Emmys: 12 Drama and Comedy Writer Contenders to Watch
This year's pool of Emmy-worthy scribes is a refreshing mishmash of big names, upstarts and 2011's most famous showrunner.
With 30 Rock's Tina Fey being one of the few female winners to emerge in the past five years, the fact that nearly half of THR's early picks for writing-award contenders are women is exciting. There are not only newer women writers contending alongside Fey in comedy, but also in the normally ultra-male drama series category. Add to these changes that network and cable shows are almost neck-and-neck this season, and there could be some big surprises on Emmy night. Here are 12 standout contenders and the reasons why their submitted episodes are in the race.
"Goodbye, Michael" (The Office)
The year's most-watched comedy series finale also saw the departure of Steve Carell, a bittersweet zeitgeist moment.
"Born This Way" (Glee)
Writing a Lady Gaga-themed episode could have become a preachy mess, yet this one achieved the perfect pop-music/life-lesson balance.
"The Pilot" (The Big C)
TV's first cancer-themed comedy series kicked off flawlessly in this pitch-perfect portrait of a regular gal who decides to laugh in fate's face.
"Ron & Tammy: Part Two" (Parks and Recreation)
Real-life couple Megan Mullally and Nick Offerman reunite (again) onscreen for a second round of dysfunctional lust.
"The Kiss" (Modern Family)
The buildup to Cam and Mitchell's first onscreen smooch was handled like everything on Family: deftly and hilariously avoiding cliche.
"The Agreement Dissection" (The Big Bang Theory)
Six people total are credited with writing this episode where Sheldon nerds his way through girls' night out.
"For Blood or Money" (Justified)
A break from the cowboy-hero format was Calhoun's heart-wrenching look at a father's desperate attempt at redemption.
"VIP Treatment" (The Good Wife)
A night-in-the-life format lends a rare intensity to King's ripped-from-the-headlines sexual-harassment plot.
"The Chrysanthemum and the Sword" (Mad Men)
Matt Weiner protege Levy won the WGA Award for her impeccable script about Japanese culture, therapy and divorce.

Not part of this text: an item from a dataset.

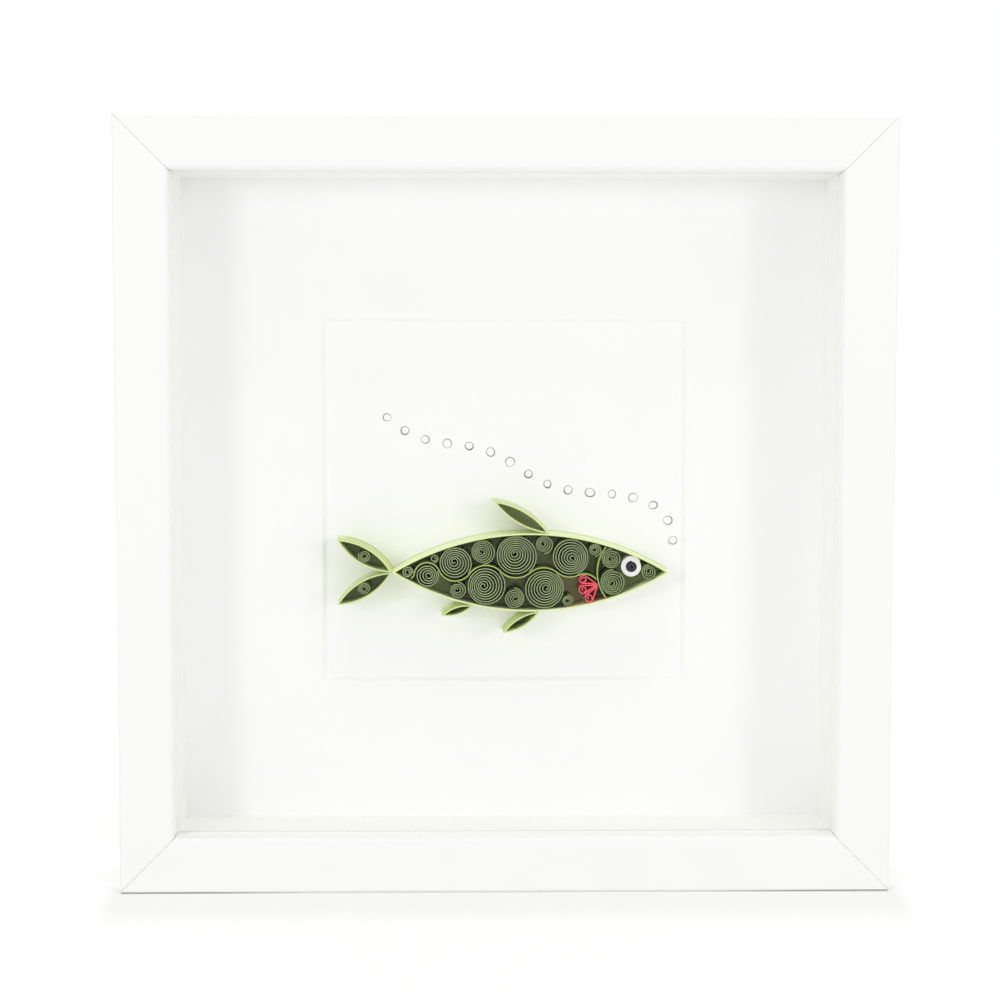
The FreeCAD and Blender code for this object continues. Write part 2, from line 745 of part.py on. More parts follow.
class Fish:
    """The layout of the quilled fish: an almond body filled by a running stem with its rolls."""

    def __init__(self):
        self.gap = value("glue_gap")
        self.thin = value("quill_thick")
        self.half_long = value("body_long") / 2
        self.half_high = value("body_high") / 2
        self.nose = (self.half_long, 0)
        self.root = (-self.half_long, 0)
        self.radius = (self.half_long**2 + self.half_high**2) / (2 * self.half_high)
        drop = self.radius - self.half_high
        hollow = self.radius - value("outline_thick")
        self.back = Wall((0, -drop), hollow, hollow=True)
        self.belly = Wall((0, drop), hollow, hollow=True)
        gill_middle = (self.half_long - value("gill_place") + value("gill_radius"), 0)
        self.gill = Wall(gill_middle, value("gill_radius"))
        self.cheek = Wall(gill_middle, value("gill_radius") - self.thin, hollow=True)

    def outside(self, roll):
        """The outer face of a roll, given as its middle and radius."""
        return Wall(*roll)

    def stem_around(self, roll):
        """The outer face of the stem where it bends around a roll."""
        return Wall(roll[0], roll[1] + self.gap + self.thin)

    def build(self):
        """Makes every piece of the fish."""
        self.build_outline()
        self.build_head()
        rolls = self.lay_large_rolls()
        self.build_fan(rolls[0])
        self.build_large_rolls(rolls)
        self.build_small_rolls(rolls)
        self.build_tail()
        self.build_fins()
        self.build_base()

    def body_edges(self, inset):
        """The outline of the body drawn in by an inset, or out by a negative one."""
        return leaf_edges(self.root, 0, self.half_long, self.half_high, inset)

    def build_outline(self):
        """The bright strip around the body."""
        ring = ring_face(self.body_edges(0), self.body_edges(value("outline_thick")))
        stand("body_outline", ring, size["strip_tall"])

    def build_head(self):
        """The gill strip, the eye and the small rolls around it."""
        middle_line = self.gill.radius - self.thin / 2
        edge = self.back.radius - self.gap - self.thin / 2
        top = meet(self.gill.middle, middle_line, self.back.middle, edge, (-1, 1))
        start = angle_of(self.gill.middle, top)
        sweep = 2 * (math.pi - start)
        bend = Bend(self.gill.middle, middle_line, start, sweep)
        stand("gill_strip", strip_face([bend], self.thin), size["fill_tall"])
        across = self.half_long - value("eye_place")
        reach = self.back.reach(value("eye_radius"), self.gap)
        eye = (across, self.back.middle[1] + math.sqrt(reach**2 - across**2))
        eye_wall = Wall(eye, value("eye_radius"))
        self.build_eye(eye)
        spaces = {
            "cheek_roll_upper": (self.back, self.cheek, [eye_wall], (-1, 1)),
            "cheek_roll_lower": (self.belly, self.cheek, [eye_wall], (-1, -1)),
            "nose_roll": (self.back, self.belly, [eye_wall], (1, 0)),
        }
        for label, (first, second, others, towards) in spaces.items():
            roll = largest_roll(first, second, others, towards, self.half_high, self.gap)
            self.build_roll(label, roll, size["small_pitch"], math.pi / 2, 1)

    def build_eye(self, eye):
        """The white roll of the eye around its dark core."""
        for label, outer, inner in (
            ("eye_white", value("eye_radius"), value("pupil_radius") + self.gap / 2),
            ("eye_core", value("pupil_radius"), None),
        ):
            face = Part.Face(Part.Wire(self.circle(eye, outer)))
            if inner is not None:
                face = face.cut(Part.Face(Part.Wire(self.circle(eye, inner))))
            stand(label, face, size["fill_tall"])

    def circle(self, middle, radius):
        """A full circle at the foot of the strips."""
        return Part.makeCircle(radius, point_at(middle, strip_foot), Vector(0, -1, 0))

    def build_roll(self, label, roll, pitch, start, turn_way):
        """One roll of thin strip that fills its circle."""
        middle, radius = roll
        if radius < value("tight_limit"):
            pitch = size["tight_pitch"]
        face = roll_face(middle, radius, pitch.value, start, turn_way, self.thin)
        stand(label, face, size["fill_tall"])

    def lay_large_rolls(self):
        """The circle of the fan, then the large rolls, sized so that the last one fills the tail's root."""
        for count in range(LARGE_ROLLS, 1, -1):
            low, high = ROLL_SHARES
            best = None
            for _ in range(HALVINGS):
                share = (low + high) / 2
                rolls = self.lay_chain(share, count)
                if rolls and rolls[-1][1] >= value("last_roll"):
                    low = share
                    best = rolls
                else:
                    high = share
            if best and self.neighbours_clear(best):
                return best
        raise RuntimeError("the body is too small for its rolls")

    def neighbours_clear(self, rolls):
        """Whether each roll clears the next one on its own side of the stem."""
        pairs = zip(rolls, rolls[2:])
        return all(self.outside(first).spare(*second, self.gap) >= 0 for first, second in pairs)

    def lay_chain(self, share, count):
        """Rolls in turn under the back and over the belly, each a share of the height there."""
        radius = value("fan_radius")
        rolls = [(seat(self.belly, self.gill, radius, (-1, 0), self.gap), radius)]
        for number in range(count - 1):
            middle, radius = rolls[-1]
            edge, far_edge = (self.belly, self.back) if number % 2 else (self.back, self.belly)
            across = middle[0] - ROLL_LOOK_AHEAD * radius
            if abs(across) > self.half_long:
                return None
            wanted = share * (math.sqrt(self.back.radius**2 - across**2) + self.back.middle[1])
            front = Wall(middle, radius + self.gap + self.thin)
            seated = seat(edge, front, wanted, (-1, 0), self.gap)
            if seated is None or far_edge.spare(seated, wanted, self.gap) < 0:
                return None
            rolls.append((seated, wanted))
        front = self.stem_around(rolls[-1])
        last = largest_roll(self.back, self.belly, [front], (-1, 0), self.half_high, self.gap)
        return rolls + [last] if last else None

    def build_fan(self, circle):
        """Three red petals that spread from a spot behind the gill."""
        middle, radius = circle
        heading = angle_of(self.gill.middle, middle)
        root = dot_on(middle, -radius, heading)
        spread = math.radians(value("petal_spread"))
        taper = math.radians(value("petal_taper"))
        stretch = 1 / math.sin(taper)
        room = 2 * (radius - self.gap)
        petal_radius = room * (stretch * math.cos(spread) - 1) / (stretch**2 - 1)
        for number, side in enumerate((-1, 0, 1), start=1):
            angle = heading + side * spread
            tip = dot_on(root, self.gap, angle)
            outer = petal_edges(tip, angle, petal_radius, taper, 0)
            inner = petal_edges(tip, angle, petal_radius, taper, self.thin)
            core = dot_on(tip, petal_radius * stretch, angle)
            start = angle + math.pi / 2
            reach = petal_radius - self.thin / 2
            turns = roll_face(core, reach, value("petal_pitch"), start, 1, self.thin)
            faces = (ring_face(outer, inner), turns)
            keep(fuse([extrude(flat(face), size["fill_tall"]) for face in faces]), f"petal_{number}")

    def joint_between(self, first, second):
        """Where the stem passes from one roll to the next."""
        share = (first[1] + self.gap + self.thin / 2) / (first[1] + second[1] + 2 * self.gap + self.thin)
        return between(first[0], second[0], share)

    def build_large_rolls(self, rolls):
        """The running stem and the large rolls on either side of it."""
        joints = [self.joint_between(*pair) for pair in zip(rolls, rolls[1:])]
        first_middle, first_radius = rolls[0]
        line = first_radius + self.gap + self.thin / 2
        clear_of_gill = self.gill.radius + self.gap + self.thin / 2
        start = meet(first_middle, line, self.gill.middle, clear_of_gill, (0, 1))
        marks = [start] + joints
        bends = []
        for number, (middle, radius) in enumerate(rolls[:-1]):
            way = -1 if number % 2 else 1
            begin = angle_of(middle, marks[number])
            end = angle_of(middle, marks[number + 1])
            sweep = (end - begin) * way % (2 * math.pi)
            bends.append(Bend(middle, radius + self.gap + self.thin / 2, begin, way * sweep))
        last_middle, last_radius = rolls[-1]
        way = 1 if len(rolls) % 2 else -1
        begin = angle_of(last_middle, joints[-1])
        wrap = way * math.radians(value("stem_wrap"))
        bends.append(Bend(last_middle, last_radius + self.gap + self.thin / 2, begin, wrap))
        stand("running_stem", strip_face(bends, self.thin), size["fill_tall"])
        for number, roll in enumerate(rolls[1:], start=1):
            way = 1 if number % 2 else -1
            start = angle_of(roll[0], joints[number - 1])
            self.build_roll(f"large_roll_{number}", roll, size["large_pitch"], start, way)

    def build_small_rolls(self, rolls):
        """A small roll in each space between two large ones and the outline."""
        for number, roll in enumerate(rolls[:-1]):
            edge = self.belly if number % 2 else self.back
            front = self.outside(rolls[number - 1]) if number else self.gill
            others = [self.outside(rolls[number + 1]), self.stem_around(roll)]
            small = largest_roll(edge, front, others, (-1, 0), self.half_high, self.gap)
            way = -1 if number % 2 else 1
            self.build_roll(f"small_roll_{number + 1}", small, size["small_pitch"], -math.pi / 2 * way, way)

    def tail_leaf(self, side, inset):
        """One lobe of the tail, drawn in by an inset."""
        angle = math.pi - side * math.radians(value("tail_turn"))
        tip = dot_on(self.root, self.gap, angle)
        return leaf_edges(tip, angle, value("tail_long") / 2, value("tail_high") / 2, inset)

    def build_tail(self):
        """The two lobes of the tail with a roll in each."""
        for label, side in (("upper", 1), ("lower", -1)):
            ring = ring_face(self.tail_leaf(side, 0), self.tail_leaf(side, self.thin))
            stand(f"tail_lobe_{label}", ring, size["strip_tall"])
            angle = math.pi - side * math.radians(value("tail_turn"))
            middle = dot_on(self.root, self.gap + value("tail_long") / 2, angle)
            radius = value("tail_high") / 2 - self.thin - self.gap
            self.build_roll(f"tail_roll_{label}", (middle, radius), size["small_pitch"], angle, side)

    def fin_leaf(self, name, side, inset):
        """A fin whose near edge leaves the outline with a small lift."""
        half_long = value(f"{name}_long") / 2
        half_high = value(f"{name}_high") / 2
        leaf_radius = (half_long**2 + half_high**2) / (2 * half_high)
        tip_half = math.asin(half_long / leaf_radius)
        place = value(f"{name}_place")
        drop = self.radius - self.half_high
        slope = math.asin(place / self.radius)
        centre = (0, -side * drop)
        tip = dot_on(centre, self.radius + self.gap, side * (math.pi / 2 - slope))
        lift = tip_half + math.radians(value("fin_lift"))
        angle = math.pi - side * (slope + lift)
        return leaf_edges(tip, angle, half_long, half_high, inset)

    def build_fins(self):
        """The fin on the back and the two under the belly."""
        for label, name, side in (
            ("back_fin", "dorsal", 1),
            ("belly_fin_front", "belly", -1),
            ("belly_fin_rear", "vent", -1),
        ):
            ring = ring_face(self.fin_leaf(name, side, 0), self.fin_leaf(name, side, self.thin))
            stand(label, ring, size["strip_tall"])

    def build_base(self):
        """The coloured card, cut to the fish's shape, that every strip stands on."""
        rim = value("base_rim")
        outlines = [self.body_edges(-rim)]
        outlines += [self.tail_leaf(side, -rim) for side in (1, -1)]
        fins = (("dorsal", 1), ("belly", -1), ("vent", -1))
        outlines += [self.fin_leaf(name, side, -rim) for name, side in fins]
        faces = [make_face(outline, base_front) for outline in outlines]
        keep(fuse([extrude(flat(face), size["base_thick"]) for face in faces]), "fish_base")


def build_picture():
    """Builds every piece of the picture."""
    for number, side in enumerate(("bottom", "left", "top", "right")):
        make_rail(f"rail_{side}", number * QUARTER_TURN)
        make_spacer(f"spacer_{side}", number * QUARTER_TURN)
    make_corner_nails("corner_nails")
    make_sheet("glass_pane", glass_front, size["glass_thick"])
    make_mat()
    make_sheet("picture_card", card_front, size["card_thick"])
    make_board()
    make_points("board_points")
    make_hanger()
    make_rivets("hanger_rivets")
    Fish().build()
    document.recompute()


def check_and_export():
    """Makes sure that every object is sound, then writes one file for each piece."""
    for item in document.Objects:
        if "Invalid" in item.State or "Error" in item.State:
            raise RuntimeError(f"{item.Label} failed: {item.State}")
    for piece in pieces:
        shape = piece.Shape
        if shape.isNull() or not shape.isValid() or not shape.Solids:
            raise RuntimeError(f"{piece.Label} has no sound solid")
    os.makedirs("parts", exist_ok=True)
    for piece in pieces:
        piece.Shape.exportStep(os.path.join("parts", f"{piece.Label}.step"))
        print(f"{piece.Label}: {len(piece.Shape.Solids)} solid, {piece.Shape.Volume:.1f} mm3")


build_picture()
check_and_export()
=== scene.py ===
"""A square white box frame with a glazed front, a window mat and a fish of quilled paper on its card.

The scene is in metres, Z up, and stands on Z = 0 with its front towards -Y. Sizes and depths of the pieces
are in millimetres. Flat spots of the fish are counted from the middle of its body: along it towards the
nose, and up. The camera, the lamps, the side of the floor and the scales of the noises are in metres.
"""

import logging
import math
import random
from collections.abc import Iterable, Sequence
from dataclasses import dataclass, field
from enum import Enum
from typing import Any, Union

import bmesh
import bpy
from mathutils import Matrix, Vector


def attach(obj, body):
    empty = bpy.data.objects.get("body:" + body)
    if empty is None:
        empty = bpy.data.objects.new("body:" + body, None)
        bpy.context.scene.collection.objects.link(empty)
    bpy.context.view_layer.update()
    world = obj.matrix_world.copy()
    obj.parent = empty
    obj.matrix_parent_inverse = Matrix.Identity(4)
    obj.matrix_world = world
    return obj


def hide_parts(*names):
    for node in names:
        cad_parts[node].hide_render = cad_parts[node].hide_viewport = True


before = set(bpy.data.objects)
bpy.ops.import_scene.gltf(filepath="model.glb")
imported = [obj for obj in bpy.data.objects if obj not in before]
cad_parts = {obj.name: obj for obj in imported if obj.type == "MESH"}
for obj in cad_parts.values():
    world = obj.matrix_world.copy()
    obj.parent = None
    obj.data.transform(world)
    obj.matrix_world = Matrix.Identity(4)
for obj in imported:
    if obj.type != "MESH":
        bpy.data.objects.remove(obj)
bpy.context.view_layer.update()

log = logging.getLogger("framed_quilled_paper")

MM = 0.001

# The middle of the whole object in metres, and of the fish's body in millimetres, across and up
MIDDLE = Vector((0.0, 0.0, 0.125))
FISH_MIDDLE = (8.5, 102.0)

# How deep the fronts of the base card and of the picture card lie
BASE_FRONT = 11.6
CARD_FRONT = 11.9

# The angle from which an edge is a corner
CORNER_FROM = math.radians(32.0)

Spot = tuple[float, float]
Colour = tuple[float, float, float, float]
Number = Union["Signal", float]
Tint = Union["Signal", Colour, str]


def shade(code: str) -> Colour:
    """Turns a six-digit display colour into a linear one.

    Args:
        code: Red, green and blue as two hexadecimal digits each.

    Returns:
        The linear red, green, blue and a full alpha.
    """
    parts = [int(code[place : place + 2], 16) / 255 for place in (0, 2, 4)]
    linear = [part / 12.92 if part <= 0.04045 else ((part + 0.055) / 1.055) ** 2.4 for part in parts]
    return (linear[0], linear[1], linear[2], 1.0)


def grey(level: float) -> Colour:
    """A linear grey."""
    return (level, level, level, 1.0)


# Shader graphs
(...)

"Let the Sunshine In" (Men of a Certain Age)
Colonoscopies have never been funnier or more poignant than through the eyes of co-creator and star Ray Romano.
The TV vet adapted the British series so flawlessly, the script feels as untamed as the original. Wells' grip on realism shines through his young actors.
"A Return to Normalcy" (Boardwalk Empire)
Steve Buscemi finally unleashes Nucky Thompson's tragic backstory in the series' hyperviolent season finale.